Streaming services have introduced radical transformation over a short period of time. It’s a change that artists and creators are struggling to make work financially.
For listeners, there’s no doubt that the record companies and artists are more accessible than ever before in history, and if the industry isn’t winning from streaming? The consumer certainly is.
Let’s take a look at how the music industry has changed as a result of streaming for good and for ill.
There are now a huge number of data analytics packages for musicians and their management.
We’ve taken an in-depth look at how music analytics has changed music too but one of the biggest impacts is on the structure of the music itself.
The music industry is a business first and foremost.
And that business wants the cheapest, easiest music to make that turns their artists into revenue streams.
Thus, songs have become simpler as the data says that simple music is catchy and efficient.
Artists can create these songs faster than ever before and that’s important in today’s ever-changing market.
We weren’t huge fans of Donda but Kanya West’s Ye is full of tunes that sort of try to emulate the sort of free-form expression you find on Instagram.
There’s almost no structure to parts of I Thought About Killing You, for example, the music sounds like Kanye’s just spilling his thoughts onto the track.
This style of music emerged when artists moved to the cloud.
Streaming music sucks for an artist’s revenue. In fact, the only thing worse is file sharing where they don’t get paid at all.
Services like Spotify and Apple Music pay pathetic sums per stream and a massive artist like Lil Uzi Vert gets half a cent, each time somebody listens to a song like “XO Tour Llif3” on Spotify!
And as they get paid per song streamed there’s no incentive to write longer songs.
Lil Pump, for example, barely has any songs longer than 2 minutes and 30 seconds for this reason.
When your music library consisted of LPs and CDs, then you listened to new music in the same way, each time, from start to finish.
But when you can create your own Spotify playlist of a new record? Then there’s no incentive to build albums for this structure anymore.
As such, it’s become common to stuff albums with remixes, instrumental versions, and even silence. The listener can create their own listening experience.
If you pay Spotify a few bucks a month, the artist won’t make a fortune on an album anyway, it just makes sense to give users what they want and shrug off the constraints of the traditional album, and focus on the number of users you can attract on each of the platforms your tunes appear on.
In the “bad old days,” an artist would be told by the record companies which genre they would serve and their fans would come from that genre.
On a digital service? That rule book is dead.
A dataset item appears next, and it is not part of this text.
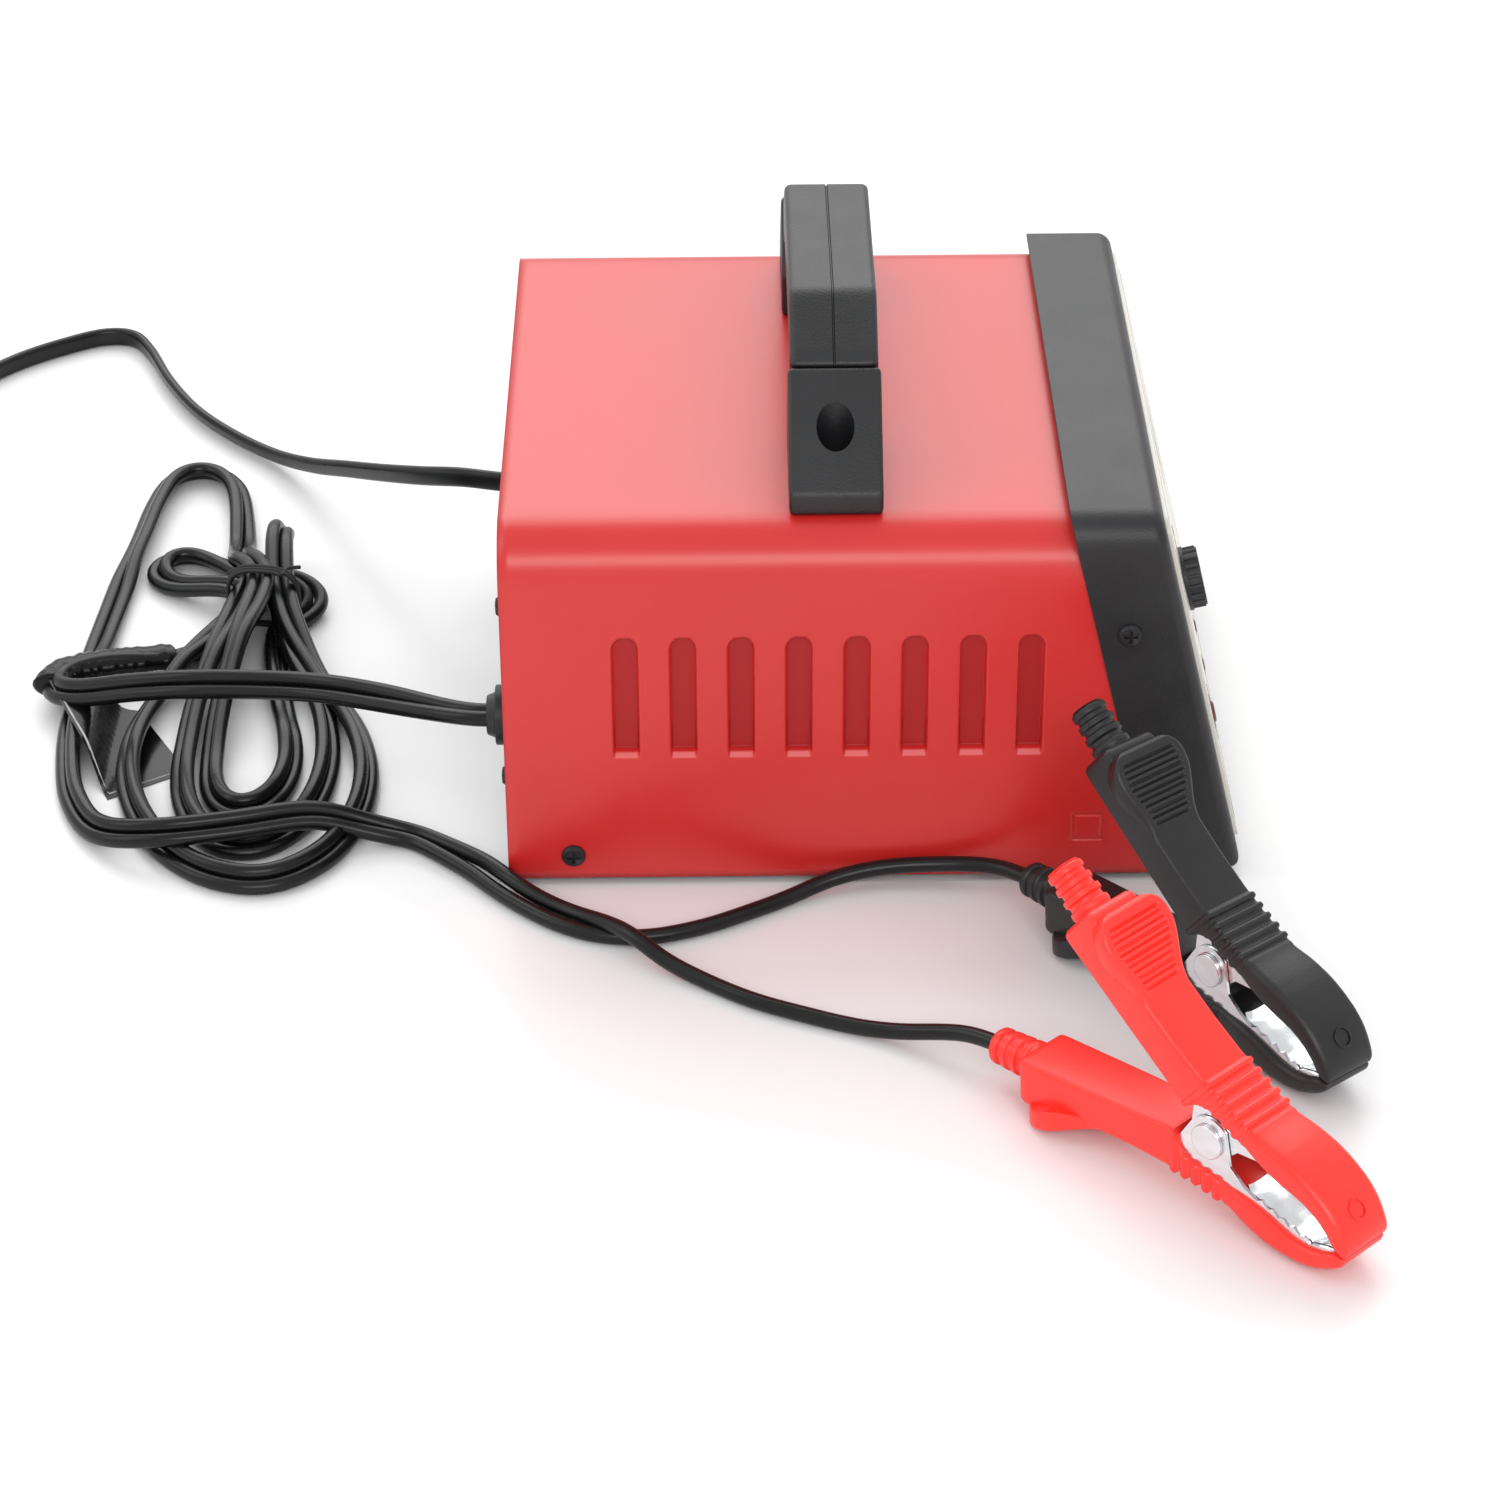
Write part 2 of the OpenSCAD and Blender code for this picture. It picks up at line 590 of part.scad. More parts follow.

Internet music is far more experimental. An artist can combine as many genres as they like, particularly as they churn out so many songs that any misfires are quickly forgotten in the volume of their creations.
Labels are no longer as strict because record sales are nowhere near as important in an Internet world.
They want to sell merch, tour tickets, etc. instead.
When you need to be a volume producer of music to stay on top of a platform?
The easiest way to do it is to collaborate with other artists.
Collaborations used to be relative rarities but Invasion of Privacy by Cardi B has 104 co-writing credits!
The single Be Careful has 17 contributors by itself!
This is nothing new, of course, many classic acts built amazing videos in the days of MTV but what is new is the volume of acts doing this today.
It’s all about YouTube, of course, where the streamer needs you to provide visuals to go with the sounds. And because of the huge number of hours spent on that platform bands have to make these soundtrack-style videos.
Not every service that offers streaming is a good deal for artists or labels but there’s no doubt that the industry has changed and for consumers, much of it is for the better, due to streaming.
While online sales may never reach the levels of physical media, access via streaming is still preferable to tunes stolen via Napster for the bands and companies that support them.